Recognizing these red flags can help you avoid advisors who prioritize their profits over your financial well-being.
Making Your Final Decision
After evaluating potential financial advisors and identifying any red flags, it’s time to make your final decision. This step involves weighing all the factors you’ve considered and choosing the advisor who best aligns with your financial goals and values. Here are some strategies to help you make an informed choice:
Comparing Advisors Based on Key Criteria
Start by comparing the advisors you’ve interviewed based on the key criteria that matter most to you. Consider the following:
- Experience and Expertise: Does the advisor have a solid track record of working with clients like you? Do they have the certifications and credentials that indicate their expertise?
- Communication Style: How comfortable are you with their communication style? Do they listen to your concerns and explain complex concepts in a way that you understand?

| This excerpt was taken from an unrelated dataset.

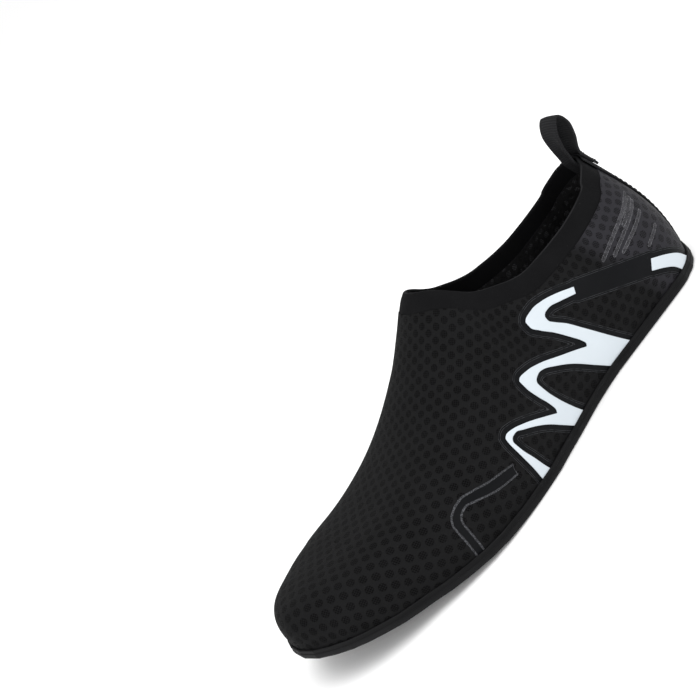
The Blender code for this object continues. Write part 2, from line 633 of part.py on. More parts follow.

- Fee Structure: Which advisor offers a fee structure that aligns with your financial situation and goals?
Creating a comparison chart can help you visualize the differences and make a more informed decision.
Trusting Your Instincts
Finally, trust your instincts. While data and comparisons are essential, your comfort level with an advisor is equally important. If you feel confident that an advisor understands your goals, respects your values, and has your best interests at heart, they are likely a good fit. On the other hand, if you have lingering doubts or concerns, it might be worth exploring other options.
Making your final decision is about finding a financial advisor who not only meets the technical criteria but also makes you feel secure and supported in your financial journey. By carefully considering all factors and trusting your instincts, you can choose an advisor who will help you achieve your financial goals with confidence.